Residents in Zlitan say pro-Gaddafi forces have been moving into the town and mounting a crackdown to prevent Gaddafi opponents from rising up and joining the rebels.

“Gaddafi has tightened security here,” a rebel spokesman in Zlitan, who identified himself as Mabrouk, said. “Most residents here support the revolutionaries but they cannot come out for fear of being killed by Gaddafi who brought criminals and provided them with all types of arms including hand grenades.”

A Libyan government official earlier said allegations that pro-Gaddafi forces had been enlisting criminals were “completely false”, saying nothing of the kind had happened in Zlitan.

In the Western Mountains, rebel spokesman Abdulrahman told Reuters that 20 to 30 Grad rockets exploded in and around Zintan on Thursday evening, fired by Gaddafi troops positioned east of the town.

He also reported battles near Arrayayna, northeast of Zintan, which he said had been going on since the rebels ambushed retreating Gaddafi forces there on Wednesday.

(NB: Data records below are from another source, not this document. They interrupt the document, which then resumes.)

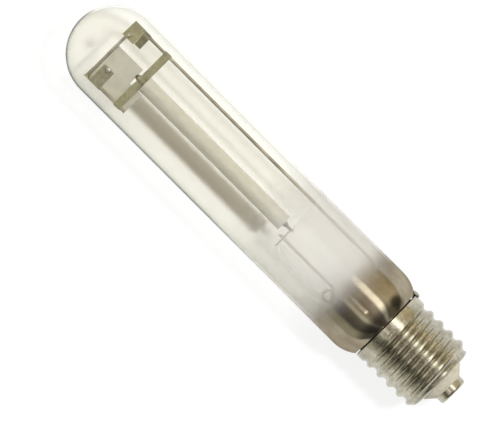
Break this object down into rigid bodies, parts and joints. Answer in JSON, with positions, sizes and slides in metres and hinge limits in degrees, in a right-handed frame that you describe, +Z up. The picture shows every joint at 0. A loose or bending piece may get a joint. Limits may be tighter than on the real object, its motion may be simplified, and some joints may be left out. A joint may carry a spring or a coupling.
{
  "type": "high pressure sodium lamp",
  "caption": "Tubular clear glass discharge lamp with a ceramic arc tube on a wire frame, a metallic film near the base and a large screw cap.",
  "frame": {"origin": "middle of the centre contact's face, on the lamp's axis", "axes": "+X along the lamp's axis towards the dome; the inner frame lies in the XY plane with its long side rod on the -Y side; +Z up, the lamp lying on its side"},
  "size_m": [0.245, 0.046, 0.046],
  "materials": {
    "clear_glass": "clear, with a dark metallic film near the cap",
    "stem_glass": "clear",
    "nickel_rod": "dull nickel",
    "steel_sheet": "heat-tinted",
    "shield_sheet": "thin matt sheet",
    "alumina": "translucent, satin",
    "niobium": "dull",
    "tungsten": "dull",
    "plated_cap": "bright plated",
    "insulator": "matt",
    "solder": "bright soft solder",
    "cement": "matt, granular"
  },
  "bodies": {
    "root": {"outer_bulb": "clear_glass", "stem": "stem_glass", "exhaust_tube": "stem_glass", "support_frame": "nickel_rod", "frame_lead": "nickel_rod", "centre_lead": "nickel_rod", "cross_wire": "nickel_rod", "shell_wire": "nickel_rod", "contact_wire": "nickel_rod", "bulb_spacer_side": "steel_sheet", "bulb_spacer_return": "steel_sheet", "cross_strip": "steel_sheet", "lead_sleeve": "steel_sheet", "getter_ring": "steel_sheet", "getter_strip": "steel_sheet", "end_shield": "shield_sheet", "arc_tube": "alumina", "end_plug_dome": "alumina", "end_plug_cap": "alumina", "niobium_tube_dome": "niobium", "niobium_tube_cap": "niobium", "electrode_dome": "tungsten", "electrode_cap": "tungsten", "cap_shell": "plated_cap", "centre_contact": "plated_cap", "cap_insulator": "insulator", "contact_solder": "solder", "side_solder": "solder", "capping_cement": "cement"}
  },
  "joints": []
}
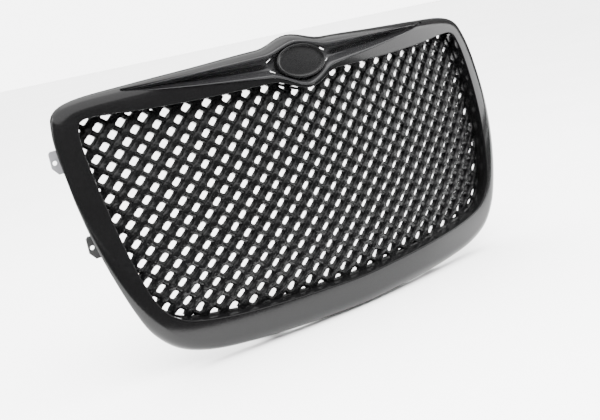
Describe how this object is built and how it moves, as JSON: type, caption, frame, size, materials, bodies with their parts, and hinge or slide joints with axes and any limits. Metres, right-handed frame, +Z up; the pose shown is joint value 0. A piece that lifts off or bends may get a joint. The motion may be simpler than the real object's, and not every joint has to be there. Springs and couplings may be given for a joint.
{
  "type": "car front grille",
  "caption": "Bowed gloss black car front grille: moulded surround, diamond mesh insert, winged emblem recess with a blank oval seat, and hidden fixing brackets.",
  "frame": {"origin": "midpoint between the two inner upper fixing holes, on the top face of their brackets", "axes": "+X to the viewer's right when facing the front, the front faces -Y, +Z up"},
  "size_m": [0.786, 0.1423, 0.433],
  "materials": {
    "surround_gloss": "gloss black painted moulding",
    "mesh_gloss": "gloss black moulded mesh",
    "housing_gloss": "gloss black moulded recess",
    "seat_gloss": "gloss black moulded dish, blank",
    "grey_bracket": "light grey painted pressing",
    "black_bracket": "black painted pressing",
    "screws": "zinc plated steel"
  },
  "bodies": {
    "root": {"surround": "surround_gloss", "mesh_insert": "mesh_gloss", "wing_housing": "housing_gloss", "emblem_seat": "seat_gloss", "mesh_screws_top": "screws", "mesh_screws_bottom": "screws", "mesh_screws_left": "screws", "mesh_screws_right": "screws", "housing_screws": "screws", "seat_screws": "screws", "top_bracket_left_outer": "black_bracket", "top_bracket_left_inner": "black_bracket", "top_bracket_right_inner": "black_bracket", "top_bracket_right_outer": "black_bracket", "side_bracket_left_upper": "grey_bracket", "side_bracket_left_lower": "black_bracket", "side_bracket_right_upper": "grey_bracket", "side_bracket_right_lower": "black_bracket", "side_bracket_screws": "screws", "bottom_bracket_left": "black_bracket", "bottom_bracket_right": "black_bracket", "bottom_bracket_screws": "screws"}
  },
  "joints": []
}
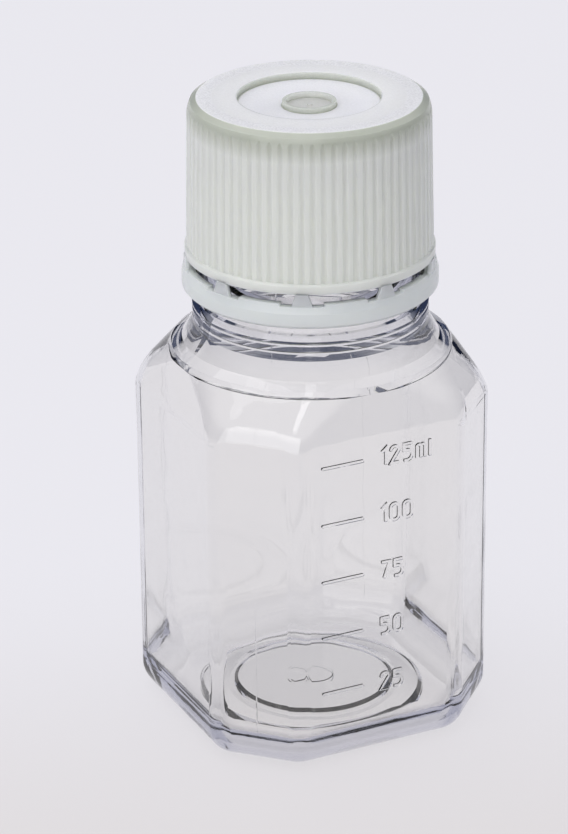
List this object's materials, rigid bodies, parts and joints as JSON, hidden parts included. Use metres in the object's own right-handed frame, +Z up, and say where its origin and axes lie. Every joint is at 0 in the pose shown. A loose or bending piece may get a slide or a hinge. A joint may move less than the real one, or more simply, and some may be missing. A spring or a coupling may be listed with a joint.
{
  "type": "graduated screw-cap laboratory bottle",
  "caption": "Clear square laboratory bottle with cut corners, a round stepped shoulder, a raised filling scale, and a ribbed screw cap over a tamper band.",
  "frame": {"origin": "middle of the base, on the surface that the bottle stands on", "axes": "+Z up along the neck and cap axis; -Y is the outward normal of the face with the filling scale; +X is to the right of that face"},
  "size_m": [0.0538, 0.0542, 0.1136],
  "materials": {
    "clear_polyester": "clear and glossy",
    "natural_polyethylene": "translucent, satin, frosted on top"
  },
  "bodies": {
    "bottle": {"bottle": "clear_polyester"},
    "tamper_band": {"tamper_band": "natural_polyethylene"},
    "cap": {"cap": "natural_polyethylene"}
  },
  "joints": [
    {"name": "cap_turn", "type": "hinge", "parent": "bottle", "child": "tamper_band", "pos_m": [0, 0, 0.0822], "axis": [0, 0, 1], "range_deg": [0, 1170]},
    {"name": "cap_lift", "type": "slide", "parent": "tamper_band", "child": "cap", "axis": [0, 0, 1], "range_m": [0, 0.01365]}
  ],
  "couplings": [
    {"joint": "cap_turn", "follows": "cap_lift", "rad_per_m": 1496}
  ]
}
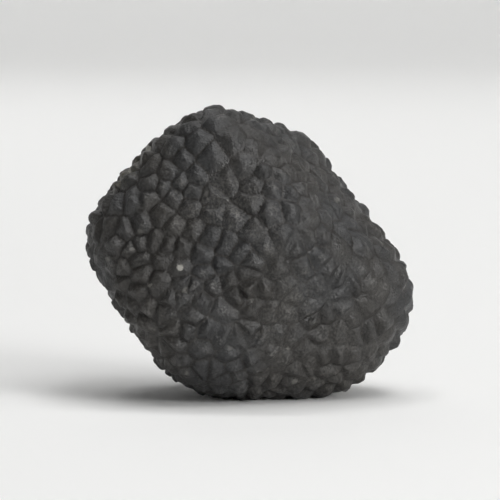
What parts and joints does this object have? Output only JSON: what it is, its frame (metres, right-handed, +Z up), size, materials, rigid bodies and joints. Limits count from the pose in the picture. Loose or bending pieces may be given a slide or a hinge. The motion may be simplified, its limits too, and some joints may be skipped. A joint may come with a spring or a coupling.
{
  "type": "black truffle",
  "caption": "Whole black truffle: a rounded, uneven lump with flattened sides, covered all over in low many-sided warts, resting on a small flat spot.",
  "frame": {"origin": "the point of the surface it rests on that lies under the middle of its box", "axes": "+Z up, +X its longest way across, towards the right of its front, -Y towards its front"},
  "size_m": [0.0292, 0.0256, 0.0257],
  "materials": {
    "rind": "matte"
  },
  "bodies": {
    "root": {"truffle": "rind"}
  },
  "joints": []
}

Rebel spokesman Khalefa Ali said a Libyan army major whose unit is deployed in Ghadamis near the Algerian border has defected and joined rebel ranks in Nalut, some 330 km north. The major, who asked not to be named, arrived there on Thursday.

Ali also said rebels in the Western Mountains had taken the city of Yafran, 100 km southwest of Tripoli and an area to the west called Wlad Atya on Thursday.

The rebels left their mountain-top positions on Wednesday to seize a power station in the village of Shakshuk, restoring electricity to the region. Power was briefly lost around midday, but Abdulrahman said it had been restored.